Eaker’s (it’s pronounced “acre”, btw, so you don’t sound like a foreigner), Hilltop, Otto’s (German), and Nury’s Breakfast (chilaquiles! not the one on Main, it’s a couple of blocks south on Washington?) are the places I eat most…Eaker’s more than most. I skip the brisket (it’s very good, but brisket is everywhere) and go heavy on the gochujang ribs; their cucumber salad and kimchi fried rice are excellent sides.
If you want a beer to walk around Main St with, the Brewery makes a good porter.
Making a couple of assumptions based on absolutely nothing, if you are around 70 years old and started this around 30 years old that means you go to a winery once a month for every month for 40 years. That is some serious dedication.

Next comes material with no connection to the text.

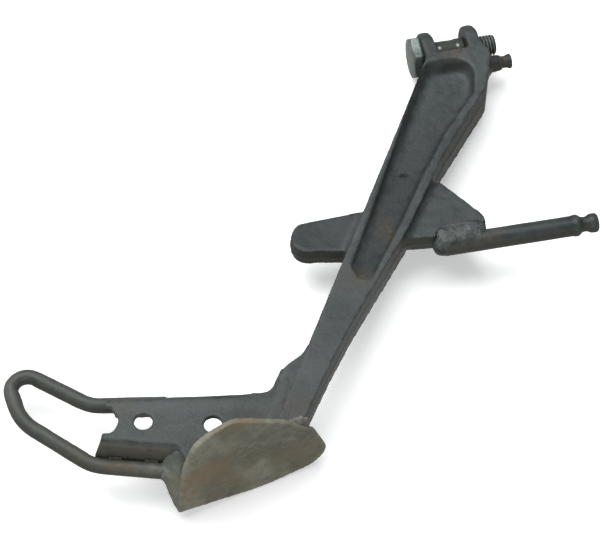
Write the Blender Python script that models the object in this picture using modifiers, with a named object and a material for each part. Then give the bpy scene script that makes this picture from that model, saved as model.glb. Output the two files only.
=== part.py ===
"""Motorcycle side stand (kickstand), left-hand side of the machine, lying on its back.

A forged leg with a two-eared clevis swings on a shoulder bolt. A cross-arm forged with the leg is
the stop on one side and carries the long spring pin on the other. A pressed tang, a sole plate, a
gusset and a bent toe loop are welded to the bottom end.

Design frame, before the lying tilt: origin on the pivot axis between the clevis ears, +X
along the pivot bolt away from its head, +Y from the foot towards the pivot, +Z out of the forging's
pocket face. The stand_pose empty then tips the foot up about the pivot axis, so that the ears and
the sole's edge touch one level surface.
"""

import math

import bmesh
import bpy
from mathutils import Matrix, Vector

MM = 0.001
GAP = 0.3                      # clearance left between pieces that touch
LYING_TILT = math.radians(-5.0)

# Clevis and pivot
EAR_RADIUS = 13.2
SLOT_HEAD_SIDE = -9.9
SLOT_THREAD_SIDE = 7.7
SLOT_ROOT_RADIUS = 15.5
HEAD_EAR_OUTER = -17.3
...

Nury’s is great. My favorite breakfast taco in Fredericksburg is the chile relleno taco at Hilda’s down towards the airport. I remember when that was a breakfast taco and tamale only shack, that’s now grown up to a real tex mex restaurant. But they haven’t forgotten their breakfast taco and tamale ethos.
Eaker’s is my favorite barbecue place in the world. Lance and Boo sold the best barbecue in the world out of a truck in the parking lot of the Westbury Baptist Church all through the pandemic. Then they found their brick and mortar, three blocks from my parents’ house in Fredericksburg. It is my gold standard.
Re: wineries, weeks not months and three/four times, not one time, and 2 or 3 days, not one day, but it’s a lot. The Napa/Sonoma/Russian River Valley I’ve been there 50+ times, but then in 2008 we saw Becker vineyards and the rest is history.
Just got back from the Alaskan cruise. Seeing glaciers up close and personal is awe inspiring.
Thanks to all for suggestions in Vancouver. We ended up having a beautiful day and just walked all over Stanley Park on our extra day in Vancouver. An 8 mile walk helped work off some of that cruise food we had been consuming.
I flew to Cuba out of Fort Lauderdale on Southwest. There was a mass of folk visiting grandma in Cuba, most spoke English if at all as a second language, and everybody was hauling back loot, stuff you couldn’t get in Cuba like toilet paper and Kotex and computers. Nobody knew how Southwest’s system worked, and didn’t seem culturally inclined to participate, so instead of orderly lines in groups A, B, and C there was a scrum. I got in line as number 36 or so and was about the 10th person on the plane because everybody else was milling. When I went in I asked the stewardess if the flight was full and she said no, SW never filled the flight because passengers brought so much stuff on board. It was a marvelous experience. All it really lacked was live chickens.
They’re everywhere, and being used for everything. We spent most of our time in the countryside, not in Havana, and there were ancient cars being used as everyday transport everywhere. I’d guess that most of them will have had their engines switched out. On workday mornings you will also see hundreds of people lining the roads waiving pesos trying to get a ride to work.
There are also gas lines that stretch for a mile, so driving a car is hard work. There are still horse-drawn farm carts on the highway.